(begin)

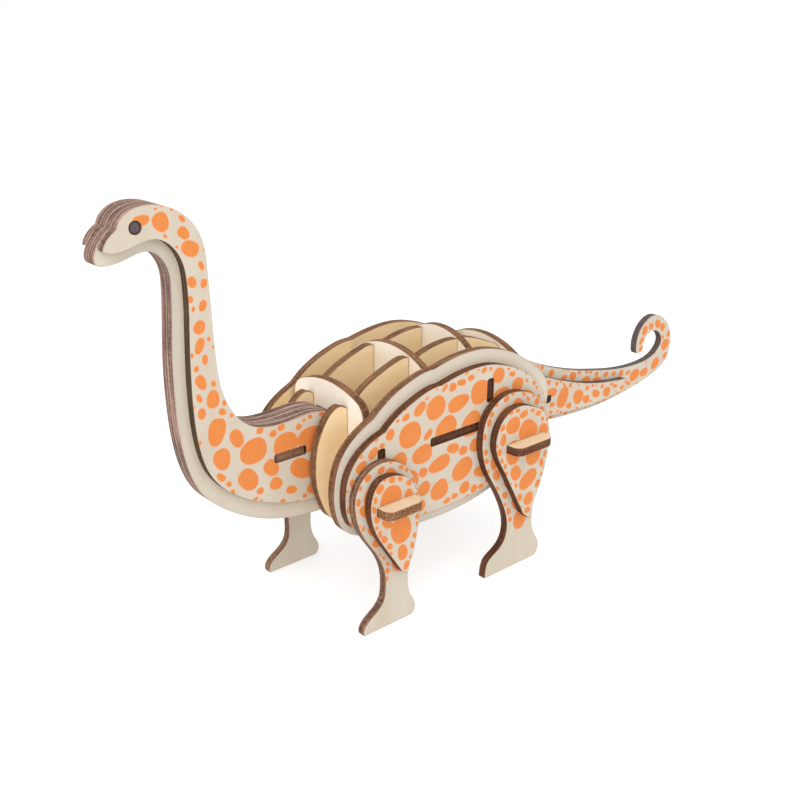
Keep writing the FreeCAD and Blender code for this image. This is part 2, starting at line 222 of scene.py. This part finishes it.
def strewn_spots(kind, loops, pockets):
    """Spots strewn over a sheet from its own seed: larger where it is wider, and kept apart."""
    draw = np.random.default_rng(sum(ord(letter) for letter in kind))
    outer = max(loops, key=lambda loop: abs(signed_area(loop)))
    centres = draw.uniform(outer.min(axis=0), outer.max(axis=0), (SPOT_TRIES, 2))
    shares, slenderness, swings = (draw.uniform(*limits, SPOT_TRIES)
                                   for limits in (SPOT_SHARE, SLENDERNESS, SPOT_SWING))
    full = np.minimum(SPOT_BASE + SPOT_GROWTH * nearest_edge(centres, [outer]), SPOT_LARGEST)
    half_axes = np.stack([full * shares, full * shares * slenderness], axis=1) / 2
    leans = edge_direction(centres, outer) + swings
    usable = inside(centres, loops + pockets) & (centres[:, 0] > PLAIN_FACE) & (centres[:, 1] > PLAIN_FEET)
    kept = []
    for k in sorted(np.flatnonzero(usable), key=lambda k: -half_axes[k, 0]):
        room = half_axes[k].mean() + SPOT_GAP
        if all(np.linalg.norm(centres[k] - other["centre"]) > room + other["half"].mean() for other in kept):
            kept.append(spot_shape(centres[k], half_axes[k], leans[k]))
    return kept


def radius_factor(shape, angle):
    """How far out a spot reaches in the direction of an angle, as a share of its oval."""
    powers = np.abs(np.cos(angle)) ** SQUARENESS + np.abs(np.sin(angle)) ** SQUARENESS
    squarish = powers ** (-1 / SQUARENESS)
    return squarish * (1 + shape["egg"] * np.cos(angle) + shape["dent"] * np.cos(3 * angle))


def turned(points, angle):
    """The points turned about the origin by an angle in radians."""
    c, s = math.cos(angle), math.sin(angle)
    return points @ np.array([[c, s], [-s, c]])


def spot_ring(shape, outwards):
    """A spot's outline, with its half axes made longer by a distance."""
    angle = np.linspace(0, 2 * math.pi, SPOT_POINTS, endpoint=False)
    reach = radius_factor(shape, angle)[:, None]
    ring = np.stack([np.cos(angle), np.sin(angle)], axis=1) * reach * (shape["half"] + outwards)
    return turned(ring, shape["turn"]) + shape["centre"]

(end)

- REQUIREMENTS:
Only the lines from the top of the data through the line that contains "return squarish *" should be quoted, exactly as they stand.

- WRITTEN SOLUTION:
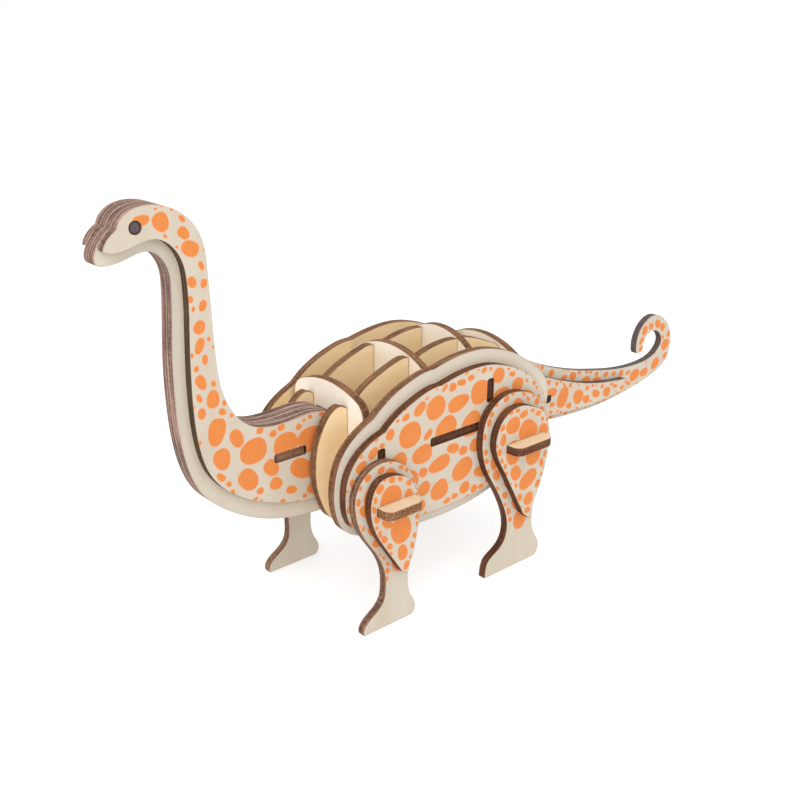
Keep writing the FreeCAD and Blender code for this image. This is part 2, starting at line 222 of scene.py. This part finishes it.
def strewn_spots(kind, loops, pockets):
    """Spots strewn over a sheet from its own seed: larger where it is wider, and kept apart."""
    draw = np.random.default_rng(sum(ord(letter) for letter in kind))
    outer = max(loops, key=lambda loop: abs(signed_area(loop)))
    centres = draw.uniform(outer.min(axis=0), outer.max(axis=0), (SPOT_TRIES, 2))
    shares, slenderness, swings = (draw.uniform(*limits, SPOT_TRIES)
                                   for limits in (SPOT_SHARE, SLENDERNESS, SPOT_SWING))
    full = np.minimum(SPOT_BASE + SPOT_GROWTH * nearest_edge(centres, [outer]), SPOT_LARGEST)
    half_axes = np.stack([full * shares, full * shares * slenderness], axis=1) / 2
    leans = edge_direction(centres, outer) + swings
    usable = inside(centres, loops + pockets) & (centres[:, 0] > PLAIN_FACE) & (centres[:, 1] > PLAIN_FEET)
    kept = []
    for k in sorted(np.flatnonzero(usable), key=lambda k: -half_axes[k, 0]):
        room = half_axes[k].mean() + SPOT_GAP
        if all(np.linalg.norm(centres[k] - other["centre"]) > room + other["half"].mean() for other in kept):
            kept.append(spot_shape(centres[k], half_axes[k], leans[k]))
    return kept


def radius_factor(shape, angle):
    """How far out a spot reaches in the direction of an angle, as a share of its oval."""
    powers = np.abs(np.cos(angle)) ** SQUARENESS + np.abs(np.sin(angle)) ** SQUARENESS
    squarish = powers ** (-1 / SQUARENESS)
    return squarish * (1 + shape["egg"] * np.cos(angle) + shape["dent"] * np.cos(3 * angle))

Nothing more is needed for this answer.